*What the task requires:* A precise retyping is required of every line from the one containing "Turn this picture" down to the one containing "# +Z is up, the", both included, and of no other line.
— START OF Raw data —
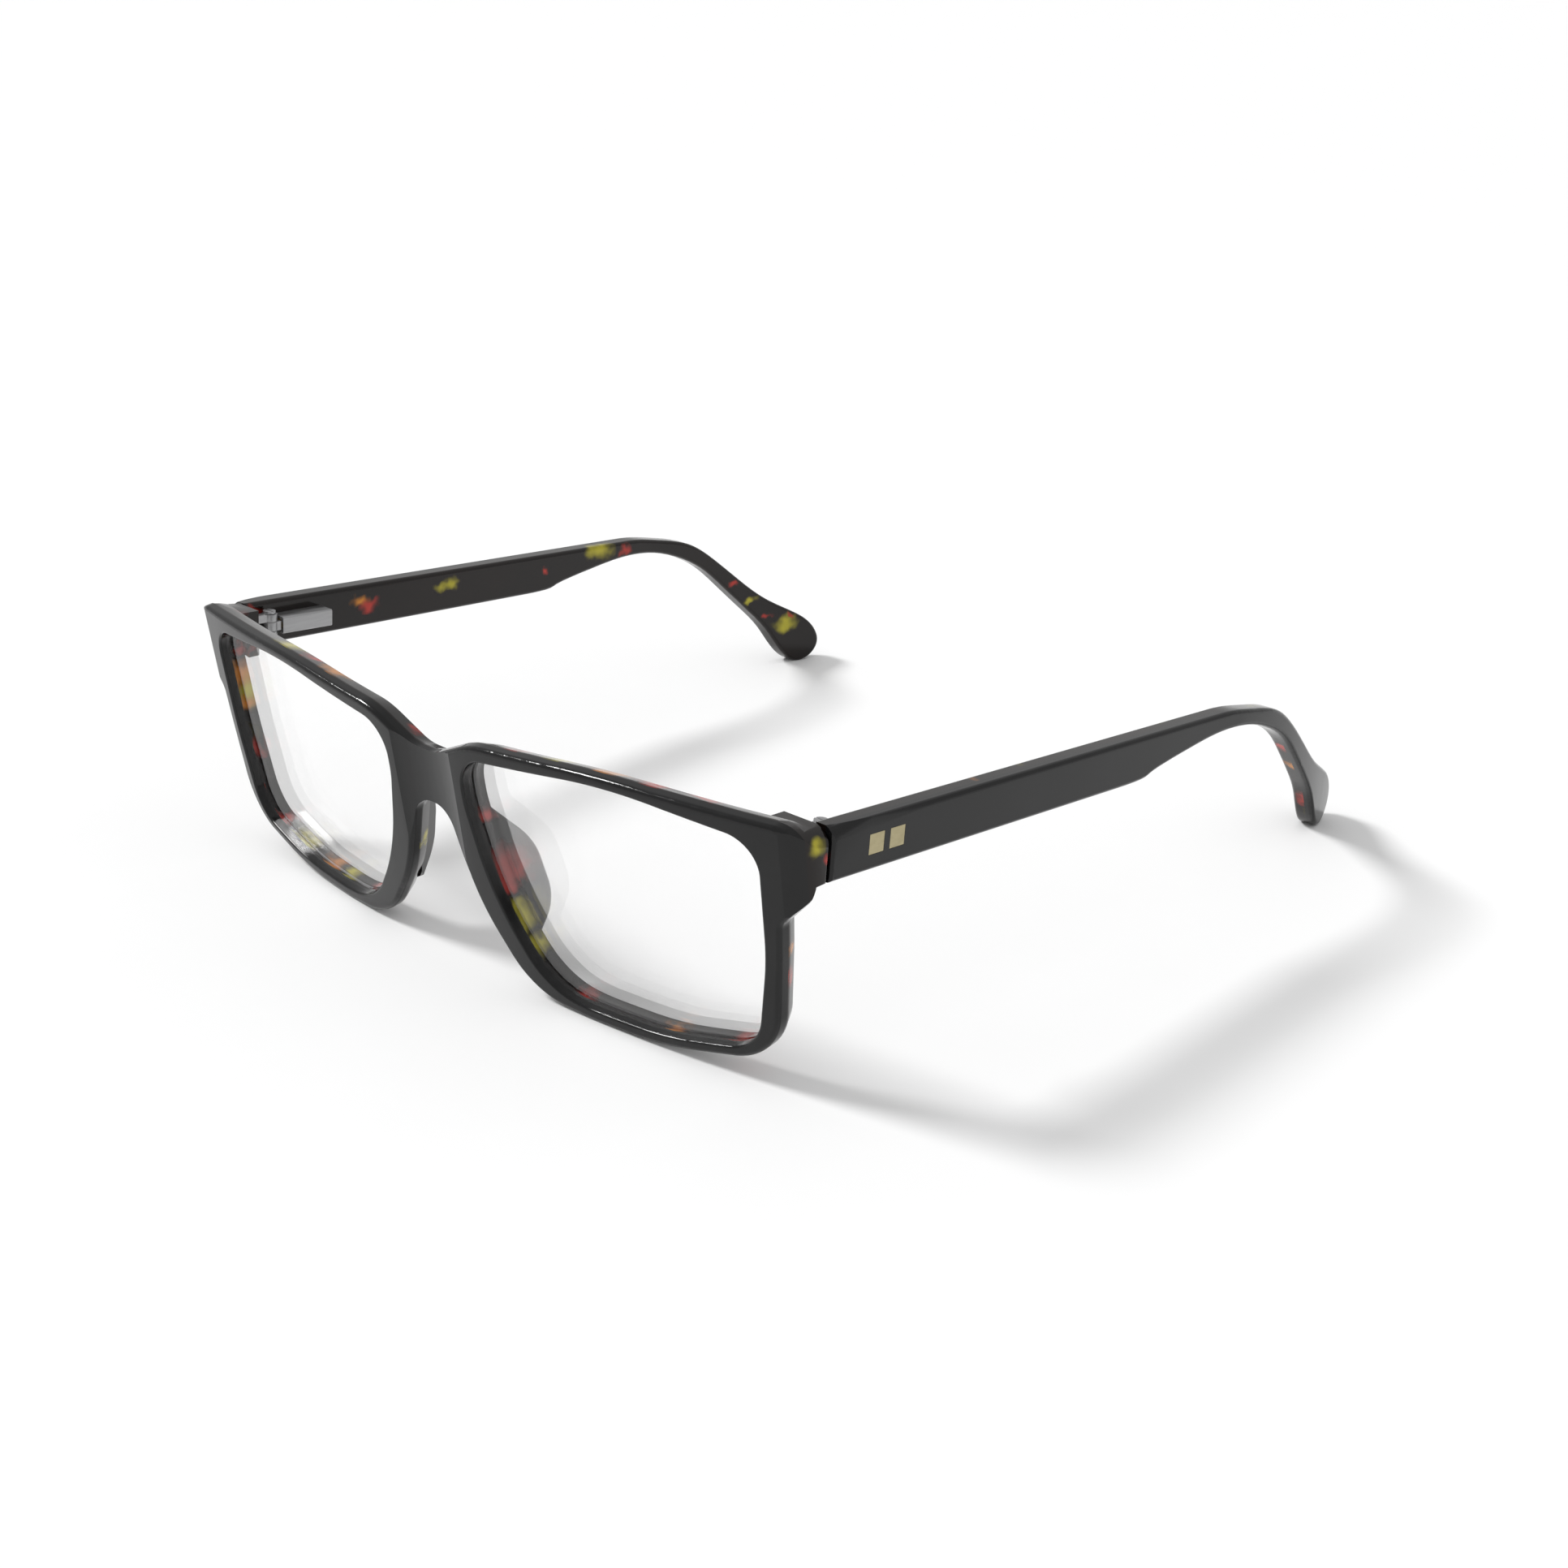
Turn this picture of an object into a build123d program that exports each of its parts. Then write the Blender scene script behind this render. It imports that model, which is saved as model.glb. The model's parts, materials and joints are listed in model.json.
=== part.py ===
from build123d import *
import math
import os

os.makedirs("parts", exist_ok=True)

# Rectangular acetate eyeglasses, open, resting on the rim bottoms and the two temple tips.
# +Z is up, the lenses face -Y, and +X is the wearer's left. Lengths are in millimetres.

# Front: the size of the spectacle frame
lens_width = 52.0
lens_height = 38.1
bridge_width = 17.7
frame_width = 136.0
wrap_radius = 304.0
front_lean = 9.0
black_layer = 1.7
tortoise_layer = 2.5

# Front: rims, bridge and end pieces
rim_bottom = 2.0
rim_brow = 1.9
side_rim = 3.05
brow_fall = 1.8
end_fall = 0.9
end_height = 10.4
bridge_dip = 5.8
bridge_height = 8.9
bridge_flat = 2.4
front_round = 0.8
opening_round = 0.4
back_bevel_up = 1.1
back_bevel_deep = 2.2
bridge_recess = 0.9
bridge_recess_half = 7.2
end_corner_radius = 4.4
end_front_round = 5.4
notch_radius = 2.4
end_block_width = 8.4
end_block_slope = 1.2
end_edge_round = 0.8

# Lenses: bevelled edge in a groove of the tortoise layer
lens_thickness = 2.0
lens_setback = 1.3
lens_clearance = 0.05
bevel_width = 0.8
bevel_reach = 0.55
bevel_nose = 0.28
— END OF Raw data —
— START OF Raw data —
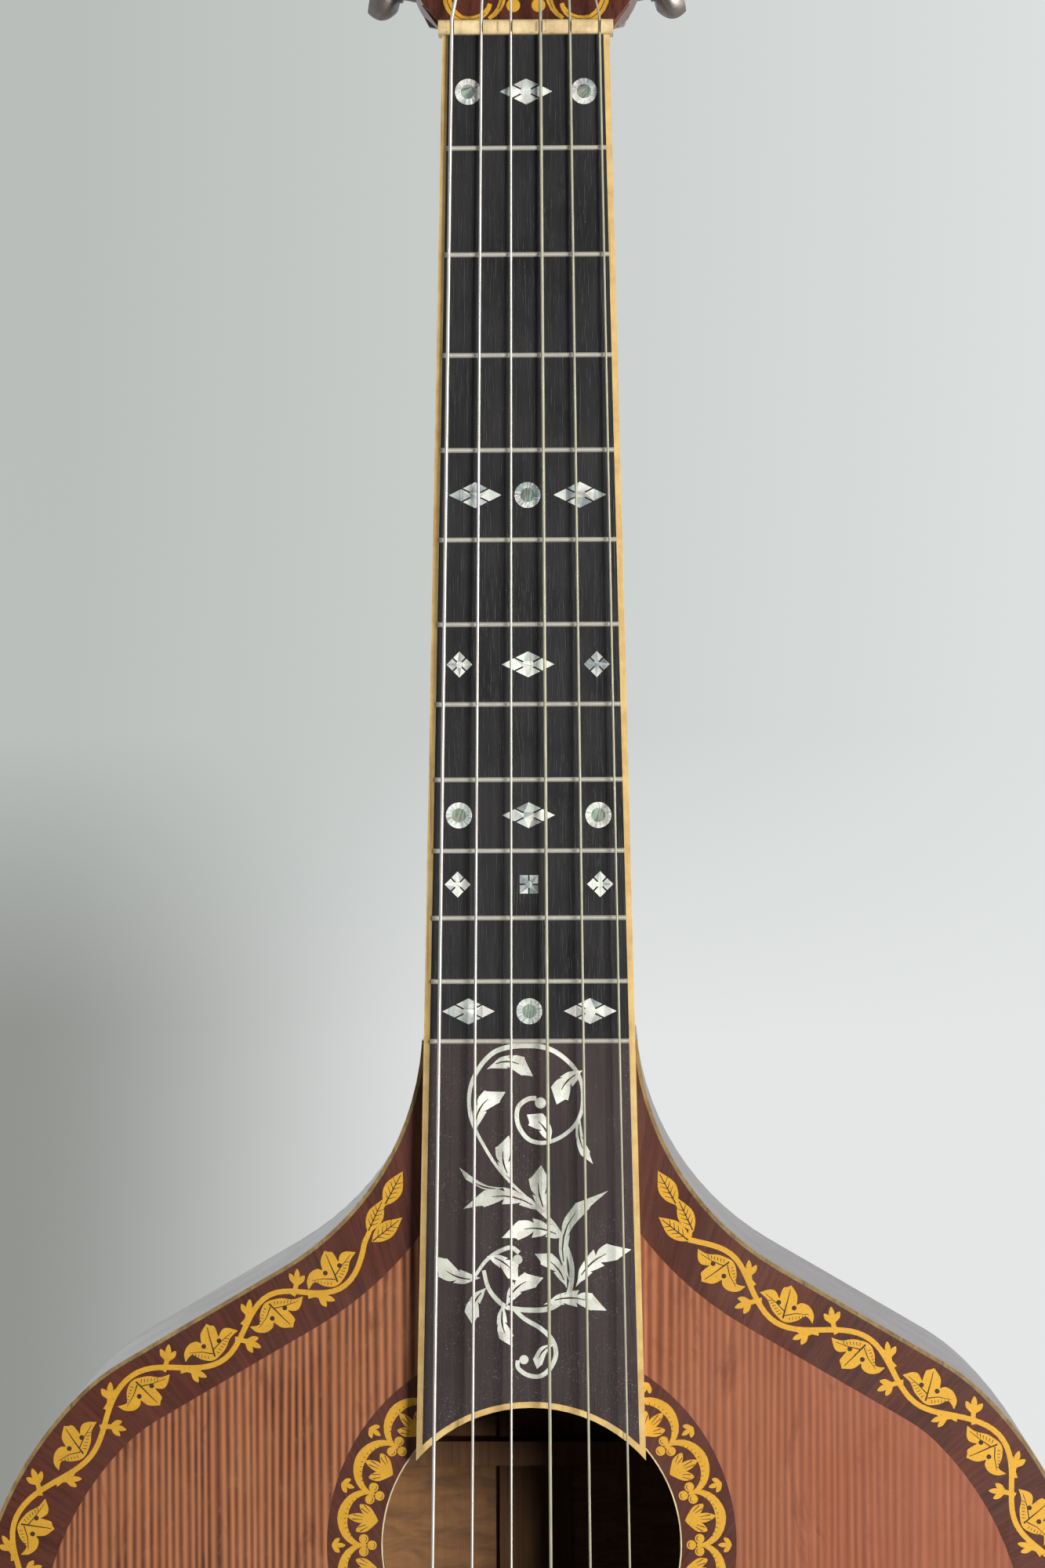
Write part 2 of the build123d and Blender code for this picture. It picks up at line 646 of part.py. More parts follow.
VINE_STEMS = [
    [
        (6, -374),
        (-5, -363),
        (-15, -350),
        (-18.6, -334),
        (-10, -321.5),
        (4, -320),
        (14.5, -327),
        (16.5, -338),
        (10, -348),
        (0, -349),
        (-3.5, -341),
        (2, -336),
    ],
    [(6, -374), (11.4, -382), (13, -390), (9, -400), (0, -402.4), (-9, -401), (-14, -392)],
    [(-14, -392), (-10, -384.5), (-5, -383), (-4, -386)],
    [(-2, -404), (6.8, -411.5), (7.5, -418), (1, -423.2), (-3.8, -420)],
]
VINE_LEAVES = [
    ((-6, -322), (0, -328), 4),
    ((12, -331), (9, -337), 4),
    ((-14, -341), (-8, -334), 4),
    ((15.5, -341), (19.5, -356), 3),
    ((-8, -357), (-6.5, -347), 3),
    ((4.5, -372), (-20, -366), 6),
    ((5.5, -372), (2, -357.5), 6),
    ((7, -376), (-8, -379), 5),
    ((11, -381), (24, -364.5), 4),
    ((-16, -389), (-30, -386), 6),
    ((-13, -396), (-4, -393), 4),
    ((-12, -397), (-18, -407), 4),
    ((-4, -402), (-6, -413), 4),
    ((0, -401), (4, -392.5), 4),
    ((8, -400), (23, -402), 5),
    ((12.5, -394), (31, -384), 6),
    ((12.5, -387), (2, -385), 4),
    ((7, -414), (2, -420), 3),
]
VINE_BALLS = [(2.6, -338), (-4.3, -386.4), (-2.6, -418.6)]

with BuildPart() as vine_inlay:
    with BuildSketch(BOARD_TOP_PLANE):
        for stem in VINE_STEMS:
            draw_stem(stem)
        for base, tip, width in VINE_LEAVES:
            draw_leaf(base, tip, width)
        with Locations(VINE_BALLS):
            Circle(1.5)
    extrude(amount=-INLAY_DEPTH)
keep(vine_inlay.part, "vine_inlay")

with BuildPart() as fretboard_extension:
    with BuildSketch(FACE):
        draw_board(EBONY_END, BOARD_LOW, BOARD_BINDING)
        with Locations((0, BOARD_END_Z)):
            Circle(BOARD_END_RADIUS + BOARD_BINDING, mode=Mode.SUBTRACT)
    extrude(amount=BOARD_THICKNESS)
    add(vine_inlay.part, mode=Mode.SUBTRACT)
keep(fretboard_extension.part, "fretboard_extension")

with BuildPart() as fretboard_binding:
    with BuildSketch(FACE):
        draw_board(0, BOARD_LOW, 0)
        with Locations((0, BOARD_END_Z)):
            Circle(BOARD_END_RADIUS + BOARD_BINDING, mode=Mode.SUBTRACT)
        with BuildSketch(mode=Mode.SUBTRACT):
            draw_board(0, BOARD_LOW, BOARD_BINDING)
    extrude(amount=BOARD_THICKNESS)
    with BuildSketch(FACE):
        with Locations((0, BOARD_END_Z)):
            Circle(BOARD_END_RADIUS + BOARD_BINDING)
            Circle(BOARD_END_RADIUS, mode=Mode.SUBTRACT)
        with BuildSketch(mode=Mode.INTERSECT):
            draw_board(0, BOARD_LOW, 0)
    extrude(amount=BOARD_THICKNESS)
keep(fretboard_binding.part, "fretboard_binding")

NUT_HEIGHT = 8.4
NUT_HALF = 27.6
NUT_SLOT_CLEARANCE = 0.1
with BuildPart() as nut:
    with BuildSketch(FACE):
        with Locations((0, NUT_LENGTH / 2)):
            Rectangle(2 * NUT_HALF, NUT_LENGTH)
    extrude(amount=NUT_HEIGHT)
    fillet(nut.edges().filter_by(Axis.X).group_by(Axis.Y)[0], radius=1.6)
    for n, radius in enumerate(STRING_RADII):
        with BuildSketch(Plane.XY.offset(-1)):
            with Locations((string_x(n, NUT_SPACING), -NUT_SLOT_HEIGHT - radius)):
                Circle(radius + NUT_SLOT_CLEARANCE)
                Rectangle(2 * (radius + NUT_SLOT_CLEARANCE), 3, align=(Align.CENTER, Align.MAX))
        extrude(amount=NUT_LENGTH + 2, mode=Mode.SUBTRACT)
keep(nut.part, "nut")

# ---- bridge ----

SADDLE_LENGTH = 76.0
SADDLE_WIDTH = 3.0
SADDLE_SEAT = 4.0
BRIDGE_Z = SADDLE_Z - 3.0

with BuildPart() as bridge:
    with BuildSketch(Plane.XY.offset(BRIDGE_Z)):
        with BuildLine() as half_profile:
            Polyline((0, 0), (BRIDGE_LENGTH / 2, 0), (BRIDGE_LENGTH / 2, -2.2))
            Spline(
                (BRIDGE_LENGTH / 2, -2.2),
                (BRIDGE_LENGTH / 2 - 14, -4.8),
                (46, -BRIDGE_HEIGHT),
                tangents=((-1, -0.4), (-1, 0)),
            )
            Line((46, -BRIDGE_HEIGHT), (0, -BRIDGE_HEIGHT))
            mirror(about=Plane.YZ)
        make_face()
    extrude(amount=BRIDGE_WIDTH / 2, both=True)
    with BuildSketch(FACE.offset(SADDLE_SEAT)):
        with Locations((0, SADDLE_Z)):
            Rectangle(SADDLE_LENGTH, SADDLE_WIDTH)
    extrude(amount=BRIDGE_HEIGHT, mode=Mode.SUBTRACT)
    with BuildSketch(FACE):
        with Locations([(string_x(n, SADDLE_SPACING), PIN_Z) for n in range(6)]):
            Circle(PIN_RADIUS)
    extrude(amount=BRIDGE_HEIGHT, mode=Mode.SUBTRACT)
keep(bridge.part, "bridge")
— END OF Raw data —
*Solution to this problem:*
Turn this picture of an object into a build123d program that exports each of its parts. Then write the Blender scene script behind this render. It imports that model, which is saved as model.glb. The model's parts, materials and joints are listed in model.json.
=== part.py ===
from build123d import *
import math
import os

os.makedirs("parts", exist_ok=True)

# Rectangular acetate eyeglasses, open, resting on the rim bottoms and the two temple tips.
# +Z is up, the lenses face -Y, and +X is the wearer's left. Lengths are in millimetres.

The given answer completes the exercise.